Ashok Das is an Indian-American physicist. He is professor of physics at University of Rochester and adjunct professor of physics at both Saha Institute of Nuclear Physics, Kolkata, India and Institute of Physics, Bhubaneswar, India.

==Early life and education==
Das was born in Puri, Odisha, on March 23, 1953. He received his BS (with honors) in 1972 and MS in physics in 1974 from the University of Delhi. He did his graduate studies in supersymmetry and supergravity at State University of New York at Stony Brook. He received his PhD in 1977.

==Career==
Das was a research associate at the City College of New York, the University of Maryland, and Rutgers University. He was promoted to professor in 1993 and has been employed at the University of Rochester since 1982.

Das' research is in the area of theoretical High-energy physics. His research has focused on questions of symmetry in the fundamental laws of nature. He has worked on nonlinear integrable systems, finite temperature field theories, generalization of the Standard Model to incorporate CP violation, and problems in Quantum field theory and String theory.

In 2002, Das became a fellow of the American Physical Society "for contributions in the areas of supergravity, integrable models, and finite temperature field theory." In 2006, he was awarded a Fulbright scholarship to teach physics in Brazil.

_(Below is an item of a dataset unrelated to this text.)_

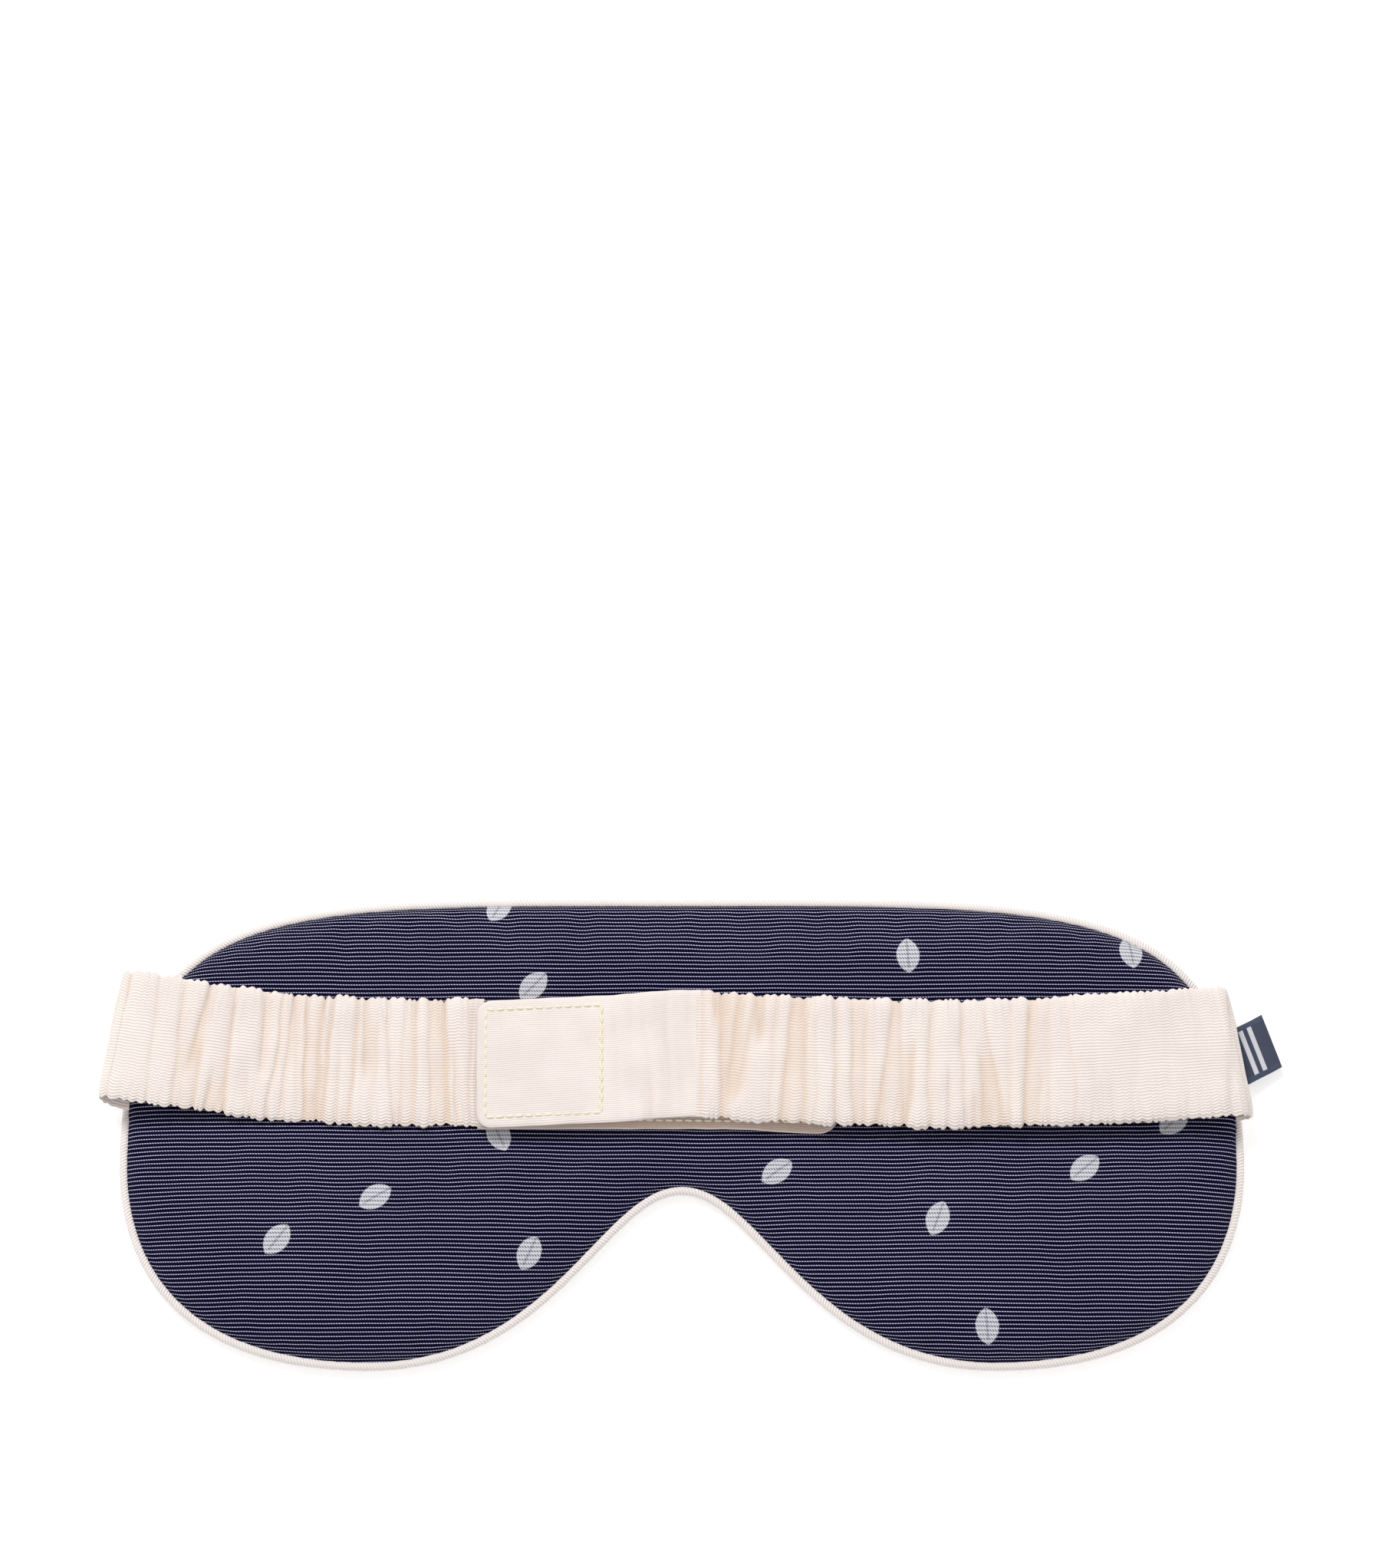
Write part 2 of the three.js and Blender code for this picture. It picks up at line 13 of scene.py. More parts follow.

Ashok Das has written books and monographs on various disciplines of theoretical physics at the advanced undergraduate and graduate level. Some of his books include: A Path Integral Approach (World Scientific publishers), Finite Temperature Field Theory (World Scientific publishers), Integrable Models (World Scientific Lecture Notes in Physics), Lectures on Gravitation (World Scientific publishers), and Lectures on Electromagnetism.